Let's just hope my hair doesn't turn green.  And I really don't want back those giant shoulders either.....


02 September 2008

Milk vs. Organic Milk

A while back, my amazing friend Heather was stuck in a dead-end job with a psychotic boss (to say the least).  When she finally took her self-respect and left, she had the best leaving line I've ever heard...when the boss begged her not to leave, she retorted, "Honey, this job is the difference between me putting milk and organic milk on the table."  

Amazing, right?  Right!

Lately I've been thinking about those little quality of life differences:  Whole Goods vs. Kroger, Macy's clearance rack v.

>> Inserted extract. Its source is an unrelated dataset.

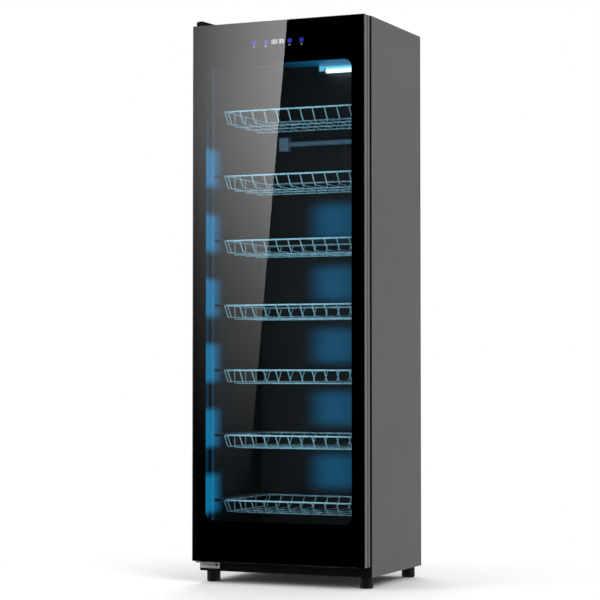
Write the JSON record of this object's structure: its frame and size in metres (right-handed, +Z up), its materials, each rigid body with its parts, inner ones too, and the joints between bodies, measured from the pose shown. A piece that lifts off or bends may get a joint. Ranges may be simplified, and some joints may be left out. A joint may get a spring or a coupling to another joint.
{
  "type": "dish sterilizer cabinet",
  "caption": "Tall dish sterilizer cabinet with a pivoted full-height glass door, sliding wire baskets in side channels, lamps and a hot-air blower in the base.",
  "frame": {"origin": "on the floor under the middle of the cabinet", "axes": "+Z up, the door faces -Y, +X to the right seen from the front"},
  "size_m": [0.55, 0.455, 1.664],
  "materials": {
    "body_paint": "satin",
    "plinth_paint": "satin",
    "liner_steel": "brushed",
    "basket_wire": "polished",
    "insulation": "matte",
    "door_glass": "polished",
    "black_enamel": "gloss",
    "door_aluminium": "anodised satin",
    "spacer_aluminium": "satin",
    "black_plastic": "matte",
    "circuit_board": "satin",
    "gasket_rubber": "matte",
    "hinge_plastic": "satin",
    "hinge_black": "satin",
    "pin_steel": "satin",
    "zinc_plate": "zinc plated",
    "screw_steel": "satin",
    "lamp_plastic": "satin",
    "tube_glass": "polished",
    "cap_aluminium": "satin",
    "diffuser": "satin",
    "blower_plastic": "satin",
    "motor_steel": "zinc plated",
    "heater_aluminium": "mill",
    "driver_white": "satin"
  },
  "bodies": {
    "cabinet": {"side_panel_right": "body_paint", "side_panel_left": "body_paint", "top_panel": "body_paint", "rear_panel": "body_paint", "base_pan": "plinth_paint", "feet": "black_plastic", "head_rail": "body_paint", "sill_rail": "body_paint", "liner_right": "liner_steel", "liner_left": "liner_steel", "liner_back": "liner_steel", "liner_top": "liner_steel", "liner_floor": "liner_steel", "insulation": "insulation", "runners_right": "liner_steel", "runners_left": "liner_steel", "upper_hinge_bracket": "hinge_black", "upper_hinge_pin": "pin_steel", "hinge_cover": "black_plastic", "lower_hinge_arm": "hinge_black", "lower_hinge_pin": "pin_steel", "lower_hinge_plate": "zinc_plate", "hinge_screws": "screw_steel", "lamp_housing": "lamp_plastic", "lamp_tube": "tube_glass", "uv_holders": "lamp_plastic", "uv_tube": "tube_glass", "tube_caps": "cap_aluminium", "light_strip_right": "diffuser", "light_strip_left": "diffuser", "blower_housing": "blower_plastic", "blower_motor": "motor_steel", "heater": "heater_aluminium", "control_board": "circuit_board", "lamp_driver": "driver_white", "cable_inlet": "black_plastic"},
    "door": {"door_glass": "door_glass", "door_border_print": "black_enamel", "door_profile_right": "door_aluminium", "door_profile_left": "door_aluminium", "door_rail_top": "door_aluminium", "door_rail_bottom": "door_aluminium", "control_housing": "black_plastic", "touch_board": "circuit_board", "door_inner_glass": "door_glass", "glass_spacer": "spacer_aluminium", "door_gasket": "gasket_rubber", "hinge_bushes": "hinge_plastic"},
    "basket_1_body": {"basket_1": "basket_wire"},
    "basket_2_body": {"basket_2": "basket_wire"},
    "basket_3_body": {"basket_3": "basket_wire"},
    "basket_4_body": {"basket_4": "basket_wire"},
    "basket_5_body": {"basket_5": "basket_wire"},
    "basket_6_body": {"basket_6": "basket_wire"},
    "basket_7_body": {"basket_7": "basket_wire"},
    "blower_rotor": {"blower_wheel": "blower_plastic"}
  },
  "joints": [
    {"name": "door_swing", "type": "hinge", "parent": "cabinet", "child": "door", "pos_m": [-0.263, -0.2095, 0.855], "axis": [0, 0, -1], "range_deg": [0, 120]},
    {"name": "basket_1_slide", "type": "slide", "parent": "cabinet", "child": "basket_1_body", "axis": [0, -1, 0], "range_m": [0, 0.19]},
    {"name": "basket_2_slide", "type": "slide", "parent": "cabinet", "child": "basket_2_body", "axis": [0, -1, 0], "range_m": [0, 0.19]},
    {"name": "basket_3_slide", "type": "slide", "parent": "cabinet", "child": "basket_3_body", "axis": [0, -1, 0], "range_m": [0, 0.19]},
    {"name": "basket_4_slide", "type": "slide", "parent": "cabinet", "child": "basket_4_body", "axis": [0, -1, 0], "range_m": [0, 0.19]},
    {"name": "basket_5_slide", "type": "slide", "parent": "cabinet", "child": "basket_5_body", "axis": [0, -1, 0], "range_m": [0, 0.19]},
    {"name": "basket_6_slide", "type": "slide", "parent": "cabinet", "child": "basket_6_body", "axis": [0, -1, 0], "range_m": [0, 0.19]},
    {"name": "basket_7_slide", "type": "slide", "parent": "cabinet", "child": "basket_7_body", "axis": [0, -1, 0], "range_m": [0, 0.19]},
    {"name": "blower_spin", "type": "hinge", "parent": "cabinet", "child": "blower_rotor", "pos_m": [0, 0.02, 0.09], "axis": [0, 0, 1], "continuous": true}
  ],
  "couplings": [
    {"joint": "basket_1_slide", "follows": "door_swing", "m_per_rad": 0.09},
    {"joint": "basket_2_slide", "follows": "door_swing", "m_per_rad": 0.09},
    {"joint": "basket_3_slide", "follows": "door_swing", "m_per_rad": 0.09},
    {"joint": "basket_4_slide", "follows": "door_swing", "m_per_rad": 0.09},
    {"joint": "basket_5_slide", "follows": "door_swing", "m_per_rad": 0.09},
    {"joint": "basket_6_slide", "follows": "door_swing", "m_per_rad": 0.09},
    {"joint": "basket_7_slide", "follows": "door_swing", "m_per_rad": 0.09}
  ]
}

Ann Taylor, Z-Spa manicure vs. painting my nails at home.  More importantly, I've been asking myself how much they really matter.

This year, I have a major decision to make:  Firm or Non-Profit/Public Advocacy group?  And does choosing one mean the end of any type of career in the other?  To hear the law school gods speak is to think the answer is yes.  Whether that's true or not isn't really even relevant to my decision...I'm more concerned with the salary choice.  Choosing what makes me happy--working for a group dedicated to bettering the lives of others--means choosing milk over organic milk.  Actually, when my student loans are factored in, it might mean choosing milk every-other week instead of every week.  And no more half-and-half either. 

Two things are pointing me toward a definitive decision:

1. When I read job descriptions for firms, I am overwhelmingly bored and have to tell myself, "You could do it for a few years.  Really, you can handle 3 or 4 painful, boring, miserable, self-defeating years."  But when I read job descriptions at places such as the Southern Poverty Law Center, or at my internship at Legal Aid, I get really excited.  I am motivated to work.  When I think about the long hours I will inevitably be working, they seem less painful when I have a cause to fight for.  Those job descriptions make my eyes light up.  Firm descriptions make me look at my bank account and say, "Well, I should...."

2. In Chile, I really learned that living with less is better all around--less complicated, less stressful, less guilt.  Do I really need 5 variations of what is essentially the same black pencil skirt?  And moreover, does it make me any less of who I am if I have less material things?  I think the answer is absolutely not.  It's so easy for we women to be swept up in fashion and makeup and good haircuts and having the best party dress.  Or at least for me it is.  Maybe that's a character flaw of mine.  But I'm learning that those things really don't reflect who I am.  In Chile, I often went around sans-makeup (ok, ok, I can't give up my mascara) and wearing the same sweater all week.  I brought 2 pairs of pants and 6 dress shirts for 5 weeks of work, and  the thought, "oh my god!  I wore this last week!" never really crossed my mind.   In short, my appearance became much less important than the experience I was having.  (I could write an entire separate post on this...and just might!)

Those two things should speak volumes to me.  Sometimes you just have to take the road that works best for you, even if that road is filled with bumps and devoid of organic milk.  

Like all recent law school graduates, I'm positive my first few working years will be full of stress, long hours, and nights spent crying into my wine glass (note:  two things are certain in law school--you will drink, and you will cry).  But at least I will (hopefully) be able to wake up each morning and be proud of the work I'm doing....Even if I have to wear the same skirt and drink black coffee.